Available only in gfx9. Specifies the list of SQ counters. To list all counters, use “rocprofv3 –list-avail``.

att-activity

Integer

1 - 16

5~10

Available only in gfx9. Shorthand for att-perfcounter-ctrl and the att-perfcounters related to compute unit activity such as VALU, SALU, etc.

For AMD Instinct accelerators, enable perfmon streaming using:

rocprofv3 --att --att-activity 8 -- <application_path>

For AMD Radeon, the simd-select parameter is a SIMD ID defaulting to 3. For some applications it’s best to use:

rocprofv3 --att --att-simd-select 0x0 -- <application_path>

Using input file#

As explained in the preceding section, you can specify parameters on the command line or use a JSON input file:

{
    "jobs": [
        {
            "advanced_thread_trace": true,
            "att_target_cu": 1,
            "att_shader_engine_mask": "0x1",
            "att_simd_select": "0xF",
            "att_buffer_size": "0x6000000"
        }
    ]
}

Thread tracing for multiple kernel instances#

By default, rocprofv3 enables thread trace only once per kernel instance. This implies that if an application launches the same kernel multiple times, only the first instance will be traced. To enable thread trace for multiple kernel instances, use the kernel-iteration-range parameter. It’s recommended to use kernel-include-regex parameter to filter the desired kernel names instead of tracing everything.

rocprofv3 output files#

After the application finishes executing, ROCprof Trace Decoder runs automatically and the following output files are generated:

  • stats_*.csv files:

    • Contains a summary of instruction latency per kernel.

  • ui_output_agent_{agent_id}_dispatch_{dispatch_id} directory:

    • Contains detailed tracing information in the form of .json files.

    • This directory can be opened using the ROCprof Compute Viewer.

  • Raw files:

    • .att - Raw SQTT data. Can be used with the ROCprof Trace Decoder for further analysis.

    • .out - Code object binaries (executable). Can be used with ISA analysis tools.

Stats CSV#

Here is a sample stats_*.csv file that is generated by the rocprofv3 tool.

Codeobj

Vaddr

Instruction

Hitcount

Latency

Stall

Idle

Source

11

5888

s_load_dwordx4 s[40:43], s[0:1], 0x18

48

276

96

48

kernel.py:391

11

5896

s_load_dwordx2 s[38:39], s[0:1], 0x28

48

192

0

0

kernel.py:391

11

5904

s_ashr_i32 s3, s2, 31

48

260

0

0

kernel.py:395

11

5908

s_add_i32 s7, s2, s3

48

196

0

0

kernel.py:395

The columns of the stats_*.csv file are described here:

  • Codeobj: The code object load ID assigned by ROCprofiler-SDK.

  • Vaddr: ELF vaddr.

  • Hitcount: The number of times a particular instruction is executed while adding all the traced waves.

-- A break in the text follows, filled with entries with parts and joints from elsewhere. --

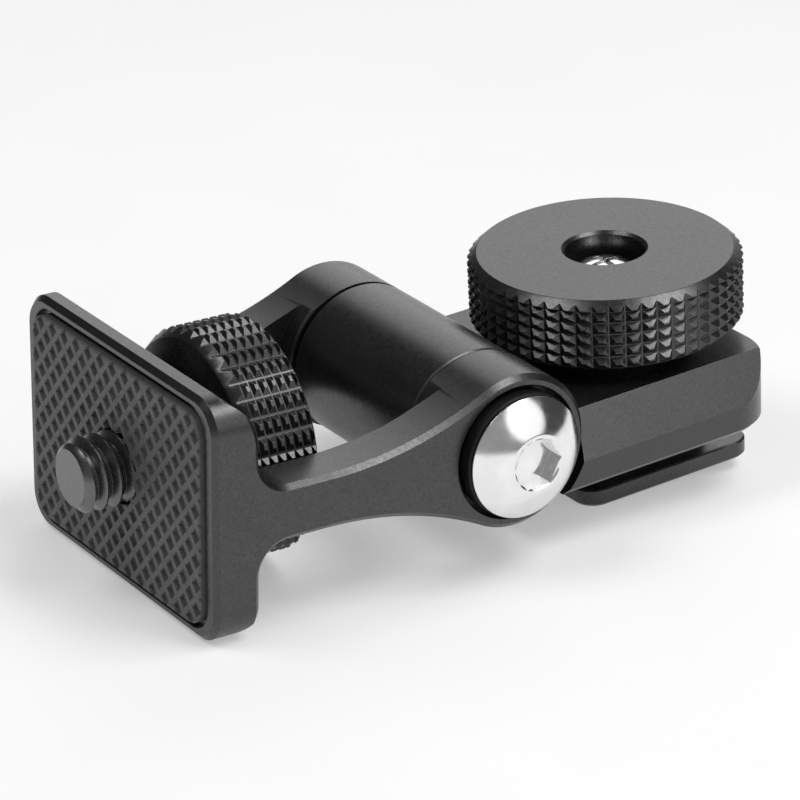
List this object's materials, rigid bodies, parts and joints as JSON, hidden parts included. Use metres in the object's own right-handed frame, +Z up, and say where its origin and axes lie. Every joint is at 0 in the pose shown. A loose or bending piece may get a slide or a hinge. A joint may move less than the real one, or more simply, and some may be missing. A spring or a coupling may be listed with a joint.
{
  "type": "swivel mounting bracket",
  "caption": "Swivel bracket: a forked plate with captive thumbscrew tilts on a friction-damped pivot, over a slide-in shoe foot clamped by a knurled knob.",
  "frame": {"origin": "centre of the shoe foot's underside at rest, on the clamp knob's axis", "axes": "+X away from the pivot along the bracket, +Y parallel to the pivot's axis towards the far ear, +Z up along the clamp knob's axis"},
  "size_m": [0.065, 0.0358, 0.0236],
  "materials": {
    "black_anodised": "satin black anodised over a fine bead blast",
    "black_oxide": "black oxide",
    "polished_steel": "polished stainless",
    "steel": "bright turned",
    "rubber": "matte",
    "nylon": "natural",
    "brass": "turned"
  },
  "bodies": {
    "arm": {"swivel_arm": "black_anodised", "axle_sleeve": "steel", "knob_washer": "nylon", "friction_washer_near": "nylon", "friction_washer_far": "nylon"},
    "yoke": {"yoke": "black_anodised", "rubber_pad": "rubber", "ear_bush_near": "brass", "ear_bush_far": "brass"},
    "float": {"hub_washer": "nylon"},
    "wheel": {"mount_screw": "black_oxide", "thumbwheel": "black_anodised", "wheel_lock_screw": "polished_steel"},
    "near_screw": {"pivot_screw_near": "polished_steel", "head_washer_near": "black_oxide", "disc_spring_near": "steel"},
    "far_screw": {"pivot_screw_far": "polished_steel", "head_washer_far": "black_oxide", "disc_spring_far": "steel"},
    "knob": {"clamp_knob": "black_anodised", "clamp_stud": "steel", "knob_lock_screw": "polished_steel"},
    "foot": {"shoe_foot": "black_anodised"}
  },
  "joints": [
    {"name": "tilt", "type": "hinge", "parent": "arm", "child": "yoke", "pos_m": [-0.0199, 0, 0.01129], "axis": [0, 1, 0], "range_deg": [-98, 110]},
    {"name": "screw_float", "type": "slide", "parent": "yoke", "child": "float", "axis": [-0.9977, 0, 0.0679], "range_m": [-0.0003, 0.0008]},
    {"name": "screw_spin", "type": "hinge", "parent": "float", "child": "wheel", "pos_m": [-0.03536, 0, 0.01234], "axis": [-0.9977, 0, 0.0679], "continuous": true},
    {"name": "near_screw_turn", "type": "hinge", "parent": "arm", "child": "near_screw", "pos_m": [-0.0199, -0.015, 0.01129], "axis": [0, -1, 0], "range_deg": [-90, 90]},
    {"name": "far_screw_turn", "type": "hinge", "parent": "arm", "child": "far_screw", "pos_m": [-0.0199, 0.015, 0.01129], "axis": [0, 1, 0], "range_deg": [-90, 90]},
    {"name": "knob_turn", "type": "hinge", "parent": "arm", "child": "knob", "pos_m": [0, 0, 0], "axis": [0, 0, 1], "range_deg": [-670, 220]},
    {"name": "foot_slide", "type": "slide", "parent": "arm", "child": "foot", "axis": [0, 0, 1], "range_m": [-0.0005, 0.0015]}
  ],
  "couplings": [
    {"joint": "foot_slide", "follows": "knob_turn", "m_per_rad": -0.00012732}
  ]
}
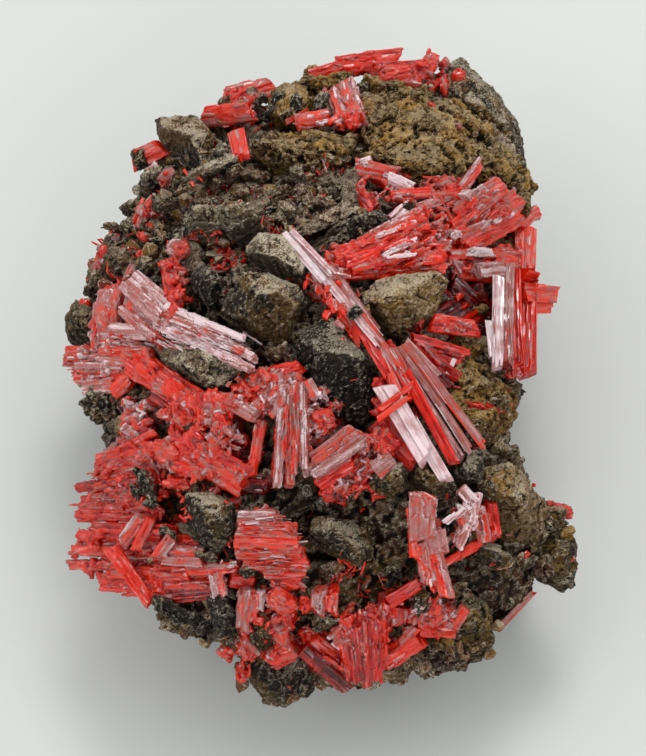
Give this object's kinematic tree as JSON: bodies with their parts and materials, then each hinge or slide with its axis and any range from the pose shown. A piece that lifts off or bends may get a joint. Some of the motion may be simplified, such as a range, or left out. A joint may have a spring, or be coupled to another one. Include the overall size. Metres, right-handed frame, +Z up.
{
  "type": "crocoite on matrix",
  "caption": "Brown-black gossan lump studded with angular ironstone and ochre limonite fragments, covered in sprays and laths of glassy red-orange crocoite crystals.",
  "frame": {"origin": "centre of the specimen's plan box, on the flat broken base that it rests on", "axes": "+Z up out of the base; +Y away from the viewer along the specimen's length, towards its ochre end; +X to the viewer's right across its width"},
  "size_m": [0.0881, 0.1162, 0.0574],
  "materials": {
    "gossan": "rough, dull, porous brown-black ironstone groundmass with ochre and grey dust",
    "ironstone": "rough dark grey-brown rock, its upper facets speckled light grey",
    "limonite": "earthy ochre-brown, granular, with dark pits and pale dust",
    "crocoite_red": "translucent red, striated lengthwise, glassy to resinous",
    "crocoite_pink": "pinkish, fibrous, with pale silky glare along the striations",
    "crocoite_orange": "bright orange-red, striated, glassy to resinous"
  },
  "bodies": {
    "root": {"clast_peak_block": "ironstone", "clast_centre_block": "ironstone", "clast_upper_slab": "ironstone", "clast_left_shoulder": "ironstone", "clast_top_left_block": "ironstone", "clast_roof_ridge": "ironstone", "clast_outer_left_nub": "ironstone", "clast_slope_slab_upper": "gossan", "clast_slope_slab_lower": "gossan", "clast_ridge_left": "ironstone", "clast_ridge_right": "ironstone", "clast_left_edge_limonite": "limonite", "clast_speckled_slab": "ironstone", "clast_limonite_right_centre": "limonite", "clast_ochre_mass": "limonite", "clast_back_right_crust": "ironstone", "clast_ochre_ridge": "limonite", "clast_back_gold_block": "limonite", "clast_black_nodules": "ironstone", "clast_lower_centre_block": "ironstone", "clast_lower_left_block": "ironstone", "clast_right_dark_block": "ironstone", "clast_right_tan_block": "limonite", "clast_small_dark_block": "ironstone", "clast_right_edge_knob": "limonite", "clast_lower_limonite_block": "limonite", "clast_bottom_block": "ironstone", "clast_grey_sliver": "ironstone", "clast_mid_shard_left": "ironstone", "clast_mid_shard_right": "ironstone", "clast_right_ochre_lumps": "limonite", "crocoite_long_lath_bundle": "crocoite_pink", "crocoite_centre_right_fan": "crocoite_pink", "crocoite_thick_bundle": "crocoite_red", "crocoite_right_columns": "crocoite_red", "crocoite_vug_wall": "crocoite_red", "crocoite_back_edge_laths": "crocoite_red", "crocoite_back_left_plates": "crocoite_red", "crocoite_back_chunk": "crocoite_pink", "crocoite_pale_lath": "crocoite_pink", "crocoite_small_left_slab": "crocoite_pink", "crocoite_smooth_slab": "crocoite_pink", "crocoite_fibrous_sweep": "crocoite_pink", "crocoite_red_column": "crocoite_red", "crocoite_left_blades": "crocoite_pink", "crocoite_red_band": "crocoite_orange", "crocoite_faceted_chunk": "crocoite_red", "crocoite_left_spray": "crocoite_red", "crocoite_left_lower_prisms": "crocoite_red", "crocoite_centre_column": "crocoite_red", "crocoite_diagonal_bundle": "crocoite_red", "crocoite_fibrous_slab": "crocoite_orange", "crocoite_lower_left_blocks": "crocoite_red", "crocoite_bottom_fan": "crocoite_red", "crocoite_brown_plate": "crocoite_pink", "crocoite_right_druse": "crocoite_pink", "crocoite_lower_wedge": "crocoite_red", "crocoite_right_edge_cap": "crocoite_red", "matrix_groundmass": "gossan"}
  },
  "joints": []
}
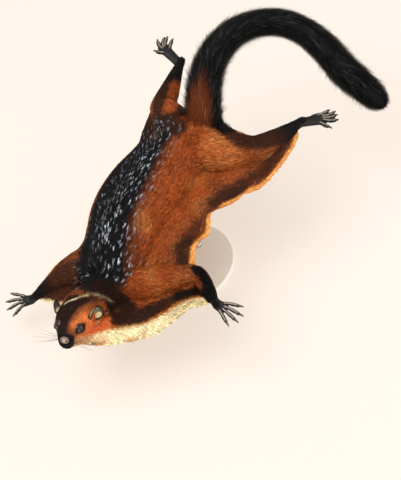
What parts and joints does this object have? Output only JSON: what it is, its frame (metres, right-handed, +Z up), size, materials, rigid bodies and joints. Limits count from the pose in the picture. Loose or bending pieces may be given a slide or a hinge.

  • Latency: Total latency in cycles, defined as “Stall time + Issue time” for gfx9 or “Stall time + Execute time” for gfx10+.

  • Stall: The total number of cycles the hardware pipe couldn’t issue an instruction.

    • Usually caused when the hardware unit is busy, such as TCP or LDS backpressure.

  • Idle: The total time gap between the completion of previous instruction and the beginning of the current instruction. The idle time can be caused by:

    • Arbiter loss

    • Source or destination register dependency

    • Instruction cache miss

  • Source: The original source line of code assigned by the compiler.

    • Requires compiling with debug symbols.

Troubleshooting#

For some applications, stats_*.csv file could be empty even for a valid kernel dispatch. Thread trace is limited to a single CU per SE (att-target-cu). If a kernel dispatch doesn’t launch enough waves to populate the whole GPU, there’s a possibility of no wave getting assigned to the target_cu. In such cases, there’s nothing to be traced. Here are some options to handle this:

  • Launch more waves.

  • Swap the target_cu.

  • Set the --att-shader-engine-mask to 0x11111111, or possibly to 0xFFFFFFFF

    • A number too high can cause packet losses and/or lead to a full buffer.

  • Set the HSA_CU_MASK to mask out all CUs but the target. For more details, see setting CUs.

    • If only the target_cu (or a few CUs) are not masked out, then all or most waves will be assigned to the target_cu.

    • This can potentially cause low performance in high-demanding kernels.